# START OF Available data

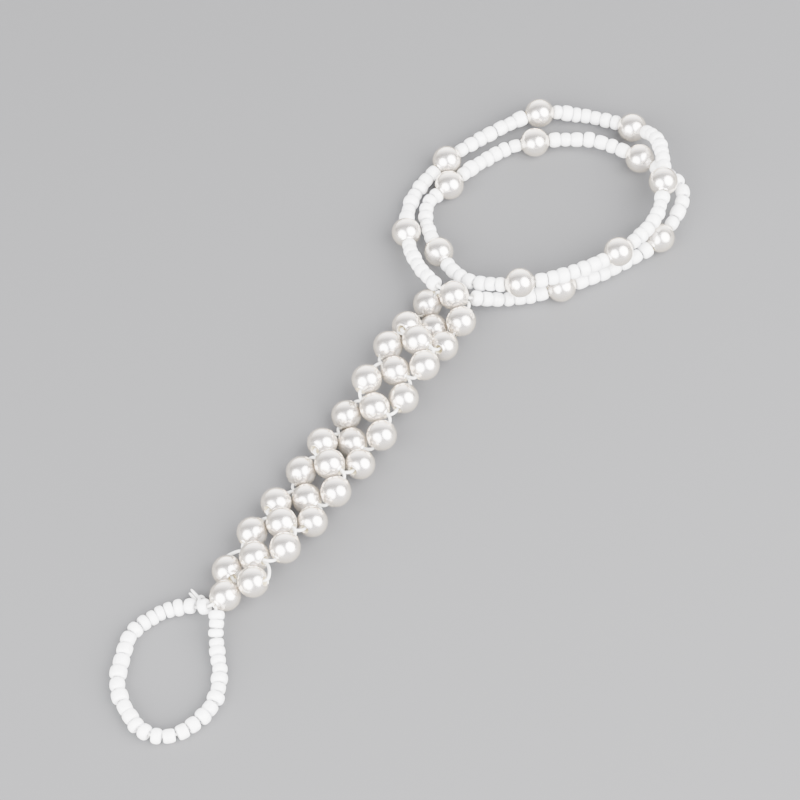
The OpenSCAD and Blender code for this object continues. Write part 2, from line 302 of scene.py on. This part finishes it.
glass = white_glass()
for name in ("ankle_glass_beads", "toe_glass_beads"):
    chance = random.Random(7)
    string = bmesh.new()
    for middle, along, length, radius in islands(nodes[name]):
        bead = turned(glass_outline(length, radius, chance.uniform(0.5, 1.1)), 20, 0)
        wide = chance.uniform(0.94, 1.08)
        bmesh.ops.scale(bead, verts=bead.verts, vec=(wide, wide * chance.uniform(0.97, 1), 1))
        lean = Vector([chance.uniform(-0.05, 0.05) for axis in range(3)])
        slip = Vector([chance.uniform(-0.00012, 0.00012) for axis in range(3)])
        seat(bead, middle + slip, (along + lean).normalized(), chance.uniform(0, math.tau))
        one = bpy.data.meshes.new("bead")
        bead.to_mesh(one)
        bead.free()
        string.from_mesh(one)
        bpy.data.meshes.remove(one)
    piece("pressed_" + name, string, [glass], name)

# Elastic thread: clear, slightly milky stretch cord, drawn round. The ankle string's is a closed
# loop. The band's is tied beside the toe loop and cut off short.


def stretch_cord():
    made = bpy.data.materials.new("stretch_cord")
    made.use_nodes = True
    tree = made.node_tree
    shader = tree.nodes["Principled BSDF"].inputs
    tree.links.new(mix(tree, noise(tree, 600, 2), (0.9, 0.89, 0.86, 1), (0.97, 0.96, 0.94, 1)),
                   shader["Base Color"])
    shader["Roughness"].default_value = 0.35
    shader["Transmission Weight"].default_value = 0.2
    shader["IOR"].default_value = 1.45
    bumps(tree, noise(tree, 1800, 2), 0.00003, 0.3)
    return made


# Rounding a six-sided thread takes this off its radius, so each corner is put out by it first
lost_when_rounded = 0.00008
cord = stretch_cord()
for name in ("ankle_elastic", "band_elastic"):
    tube = bmesh.new()
    tube.from_mesh(nodes[name].data)
    bmesh.ops.remove_doubles(tube, verts=tube.verts, dist=1e-7)
    bmesh.ops.join_triangles(tube, faces=tube.faces, angle_face_threshold=0.9, angle_shape_threshold=1.5)
    for face in tube.faces:
        face.smooth = True
    tube.normal_update()
    for corner in tube.verts:
        corner.co += lost_when_rounded * corner.normal
    thread = piece("drawn_" + name, tube, [cord], name)
    rounder = thread.modifiers.new("rounder", "SUBSURF")
    rounder.levels = rounder.render_levels = 1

# END OF Available data

What the task asks:
Print the complete listing again, exactly as it stands.

Written response:
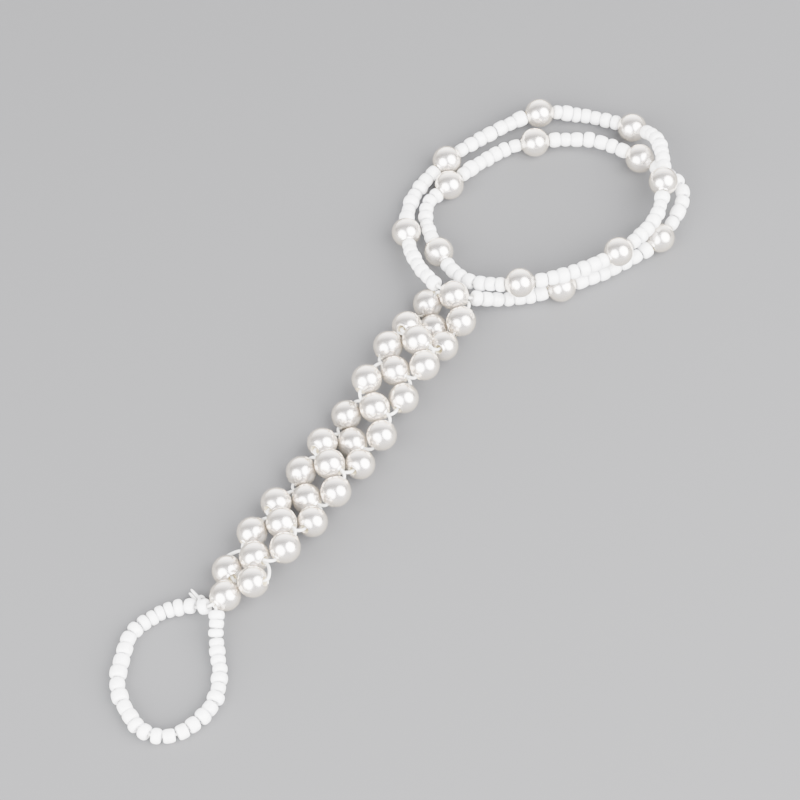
The OpenSCAD and Blender code for this object continues. Write part 2, from line 302 of scene.py on. This part finishes it.
glass = white_glass()
for name in ("ankle_glass_beads", "toe_glass_beads"):
    chance = random.Random(7)
    string = bmesh.new()
    for middle, along, length, radius in islands(nodes[name]):
        bead = turned(glass_outline(length, radius, chance.uniform(0.5, 1.1)), 20, 0)
        wide = chance.uniform(0.94, 1.08)
        bmesh.ops.scale(bead, verts=bead.verts, vec=(wide, wide * chance.uniform(0.97, 1), 1))
        lean = Vector([chance.uniform(-0.05, 0.05) for axis in range(3)])
        slip = Vector([chance.uniform(-0.00012, 0.00012) for axis in range(3)])
        seat(bead, middle + slip, (along + lean).normalized(), chance.uniform(0, math.tau))
        one = bpy.data.meshes.new("bead")
        bead.to_mesh(one)
        bead.free()
        string.from_mesh(one)
        bpy.data.meshes.remove(one)
    piece("pressed_" + name, string, [glass], name)

# Elastic thread: clear, slightly milky stretch cord, drawn round. The ankle string's is a closed
# loop. The band's is tied beside the toe loop and cut off short.


def stretch_cord():
    made = bpy.data.materials.new("stretch_cord")
    made.use_nodes = True
    tree = made.node_tree
    shader = tree.nodes["Principled BSDF"].inputs
    tree.links.new(mix(tree, noise(tree, 600, 2), (0.9, 0.89, 0.86, 1), (0.97, 0.96, 0.94, 1)),
                   shader["Base Color"])
    shader["Roughness"].default_value = 0.35
    shader["Transmission Weight"].default_value = 0.2
    shader["IOR"].default_value = 1.45
    bumps(tree, noise(tree, 1800, 2), 0.00003, 0.3)
    return made


# Rounding a six-sided thread takes this off its radius, so each corner is put out by it first
lost_when_rounded = 0.00008
cord = stretch_cord()
for name in ("ankle_elastic", "band_elastic"):
    tube = bmesh.new()
    tube.from_mesh(nodes[name].data)
    bmesh.ops.remove_doubles(tube, verts=tube.verts, dist=1e-7)
    bmesh.ops.join_triangles(tube, faces=tube.faces, angle_face_threshold=0.9, angle_shape_threshold=1.5)
    for face in tube.faces:
        face.smooth = True
    tube.normal_update()
    for corner in tube.verts:
        corner.co += lost_when_rounded * corner.normal
    thread = piece("drawn_" + name, tube, [cord], name)
    rounder = thread.modifiers.new("rounder", "SUBSURF")
    rounder.levels = rounder.render_levels = 1